DIRECTION: Starting at the line that contains "obj.data.transform(world)" and stopping at the line that contains "SEAT_BREAK = 0.2", repeat every line exactly, the two end lines included, and nothing else.

━━ SOURCE EXCERPT ━━

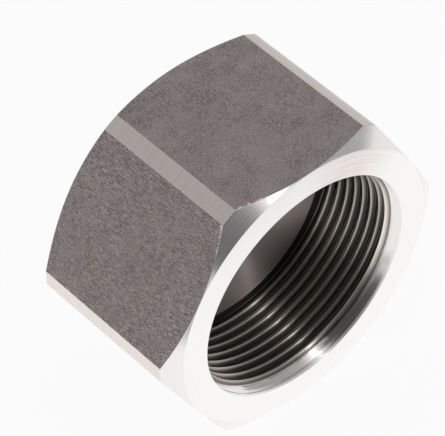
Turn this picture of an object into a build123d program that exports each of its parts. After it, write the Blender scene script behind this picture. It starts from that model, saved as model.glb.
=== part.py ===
from build123d import *
import math
import os

# Hexagonal bar stock, millimetres. The turning axis lies along Y with the mouth at the -Y end,
# and the cap lies on one flat: Z = 0 is that flat, X = 0 and Y = 0 are the middle of the footprint.
across_flats = 56.0
apothem = across_flats / 2
overall_length = 33.6
half_length = overall_length / 2

# Metric thread: nominal diameter, and the height of its ridges. The bore wall stands at their crests.
thread_major = 45.0
thread_height = 0.9
crest_r = thread_major / 2 - thread_height

# Mouth: a narrow edge break, then a plain counterbore at the thread's major diameter,
# ending in a lead-in cone at the first crest.
counterbore_r = thread_major / 2
mouth_break_radial = 0.15
mouth_break_axial = 0.4
mouth_r = counterbore_r + mouth_break_radial
counterbore_depth = 2.5
lead_in_angle = 45.0
lead_in_end = counterbore_depth + thread_height / math.tan(math.radians(lead_in_angle))

# Outside turning, alike at both ends: a flat ring round the mouth, then a chamfer out to the
# one diameter that the corners of the bar are skimmed to.
face_ring_width = 5.3
end_chamfer_width = 3.5
end_chamfer_angle = 30.0
end_face_r = mouth_r + face_ring_width
corner_r = end_face_r + end_chamfer_width
end_chamfer_depth = end_chamfer_width * math.tan(math.radians(end_chamfer_angle))

# Bottom of the bore: a raised flat seat inside the groove where the thread cutter runs out.
seat_depth = 18.3
seat_clearance = 1.6
seat_edge_break = 0.2
seat_r = crest_r - seat_clearance
runout_lead = 0.1
runout_start = seat_depth - runout_lead
runout_clearance = 0.1
runout_r = counterbore_r + runout_clearance
runout_shoulder_angle = 45.0
runout_shoulder_end = runout_start + (runout_r - crest_r) / math.tan(math.radians(runout_shoulder_angle))
groove_below_seat = 2.1
groove_depth = seat_depth + groove_below_seat
groove_corner_radius = 0.6


def at(radius, depth):
    """A point of the turned half section: its radius and its depth behind the mouth face."""
    return (radius, depth - half_length)


# One half section carries the whole turning: outside, both chamfers, bore, run-out groove and seat.
half_section_points = [
    at(0, overall_length),
    at(end_face_r, overall_length),
    at(corner_r, overall_length - end_chamfer_depth),
    at(corner_r, end_chamfer_depth),
    at(end_face_r, 0),
    at(mouth_r, 0),
    at(counterbore_r, mouth_break_axial),
    at(counterbore_r, counterbore_depth),
    at(crest_r, lead_in_end),
    at(crest_r, runout_start),
    at(runout_r, runout_shoulder_end),
    at(runout_r, groove_depth),
    at(seat_r, groove_depth),
    at(seat_r, seat_depth + seat_edge_break),
    at(seat_r - seat_edge_break, seat_depth),
    at(0, seat_depth),
]

with BuildSketch(Plane.XY) as half_section:
    with BuildLine():
        Polyline(*half_section_points, close=True)
    make_face()
    groove_floor = [
        corner for corner in half_section.vertices()
        if abs(corner.Y - (groove_depth - half_length)) < 0.001
    ]
    fillet(groove_floor, radius=groove_corner_radius)

turning = revolve(half_section.sketch, axis=Axis.Y)

# The bar runs the full length with two of its flats level.
with BuildSketch(Plane.XZ) as bar_section:
    RegularPolygon(radius=apothem, side_count=6, major_radius=False)
bar = extrude(bar_section.sketch, amount=half_length, both=True)

# The flats are what the skimming and the chamfers left of the bar, so their ends are true arcs.
end_cap = Pos(0, 0, apothem) * (bar & turning)
end_cap.label = "end_cap"

os.makedirs("parts", exist_ok=True)
export_step(end_cap, "parts/end_cap.step")
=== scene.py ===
import math

import bpy
import numpy as np
from mathutils import Matrix, Vector


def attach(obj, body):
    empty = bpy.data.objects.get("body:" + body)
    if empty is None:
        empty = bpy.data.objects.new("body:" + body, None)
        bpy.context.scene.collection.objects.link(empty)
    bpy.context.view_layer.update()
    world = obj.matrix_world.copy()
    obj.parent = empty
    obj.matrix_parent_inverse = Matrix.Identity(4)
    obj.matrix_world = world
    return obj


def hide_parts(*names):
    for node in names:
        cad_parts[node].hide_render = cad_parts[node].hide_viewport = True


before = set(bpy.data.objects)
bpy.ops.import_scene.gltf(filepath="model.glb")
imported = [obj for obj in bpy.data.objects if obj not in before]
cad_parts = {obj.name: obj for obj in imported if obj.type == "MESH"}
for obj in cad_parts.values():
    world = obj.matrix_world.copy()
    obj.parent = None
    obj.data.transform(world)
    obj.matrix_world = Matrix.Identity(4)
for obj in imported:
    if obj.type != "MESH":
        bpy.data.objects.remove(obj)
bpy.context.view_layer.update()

MM = 0.001
TAU = 2 * math.pi

# Sizes of the turned cap in millimetres, as in the CAD part, but for the corner radius, which is a hair
# smaller so that the mesh stays inside the part. Depths are measured behind the mouth face.
APOTHEM = 28.0
LENGTH = 33.6
CORNER_R = 31.445
FACE_R = 27.95
CHAMFER_SLOPE = math.tan(math.radians(30))
MOUTH_R = 22.65
BORE_R = 22.5
MOUTH_BREAK = 0.4
COUNTERBORE = 2.5
GROOVE_R = 22.6
GROOVE_START = 18.2
GROOVE_SHOULDER = 1.0
GROOVE_DEPTH = 20.4
GROOVE_CORNER = 0.6
SEAT_R = 20.0
SEAT_DEPTH = 18.3
SEAT_BREAK = 0.2

# The bar's six flats: the angle of the first one's normal, and the angle from each to the next.
SIDES = 6
SECTOR = math.radians(60)
FIRST_FLAT = math.radians(30)

# Internal thread: right-handed, with the depth of one crest at one angle.
PITCH = 2.0
CREST_R = 21.68
ROOT_R = 22.49
CREST_HALF = 0.22
ROOT_HALF = 0.20
THREAD_ROUND = 0.07
LEAD_IN_SLOPE = 1.0
FIRST_ROOT_END = 3.1
FIRST_CREST_DEPTH = 3.46
FIRST_CREST_ANGLE = math.radians(280)
THREAD_TURNS = range(-2, 11)

# Fine line that the deburring tool left round the lower part of the mouth, and where it fades out.
SCORE_DEPTH = 0.10
SCORE_WIDTH = 0.22
SCORE_GAP = 0.01
SCORE_LOW = math.radians(225)
SCORE_LEVEL = math.radians(268)
SCORE_DROP = 0.45
SCORE_FULL = math.radians(300)
SCORE_END = math.radians(322)
SCORE_START = math.radians(180)

# Radii that the edges of the section are rounded to.
EDGE_ROUND = 0.10
MOUTH_ROUND = 0.03
SEAT_ROUND = 0.04
FLAT_SOFT = 0.05

# How an arc of the section is cut: the most of each side it takes, and its support points.
ARC_STEPS = 3
GROOVE_ARC_STEPS = 5
SEAT_ARC_STEPS = 2
CUT_SHARE = 0.35
EDGE_SUPPORT = 0.05
SUPPORT_SHARE = 0.3
SUPPORT_LEAST = 0.001

# Mesh columns in degrees: their even step, and the close ones at each edge of a flat.
COLUMN_STEP = 1.5
ANGLE_DIGITS = 7
EDGE_COLUMNS = (-0.6, -0.3, -0.12, 0, 0.12, 0.3, 0.6)
EDGE_CLEAR = 0.7

# Zones and fill points between the corners of the outside, which of those corners are at the mouth's
# edge break, fill points of the seat, radius of the round facet that closes each end at the axis, and
# how near an end of the thread's wall a point is taken for a point of the ring there.
OUTSIDE_ZONES = ("face", "cone", "side", "cone", "face", "break", "bore")
OUTSIDE_FILL = (5, 3, 8, 3, 4, 0, 1)
MOUTH_CORNERS = (5, 6)
SEAT_FILL = 6
AXIS_HOLE = 0.02
WELD = 0.004
ZONE_SLACK = 0.01


def place(theta, radius, depth):
    """Row-frame point, in metres, of cylinder coordinates about the turning axis."""
    return (radius * math.cos(theta) * MM,
            (depth - LENGTH / 2) * MM,
            (APOTHEM + radius * math.sin(theta)) * MM)


def place_depth(point):
    """Depth behind the mouth, in millimetres, of a row-frame point."""
    return point[1] / MM + LENGTH / 2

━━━

PROBLEM SOLUTION:
    obj.data.transform(world)
    obj.matrix_world = Matrix.Identity(4)
for obj in imported:
    if obj.type != "MESH":
        bpy.data.objects.remove(obj)
bpy.context.view_layer.update()

MM = 0.001
TAU = 2 * math.pi

# Sizes of the turned cap in millimetres, as in the CAD part, but for the corner radius, which is a hair
# smaller so that the mesh stays inside the part. Depths are measured behind the mouth face.
APOTHEM = 28.0
LENGTH = 33.6
CORNER_R = 31.445
FACE_R = 27.95
CHAMFER_SLOPE = math.tan(math.radians(30))
MOUTH_R = 22.65
BORE_R = 22.5
MOUTH_BREAK = 0.4
COUNTERBORE = 2.5
GROOVE_R = 22.6
GROOVE_START = 18.2
GROOVE_SHOULDER = 1.0
GROOVE_DEPTH = 20.4
GROOVE_CORNER = 0.6
SEAT_R = 20.0
SEAT_DEPTH = 18.3
SEAT_BREAK = 0.2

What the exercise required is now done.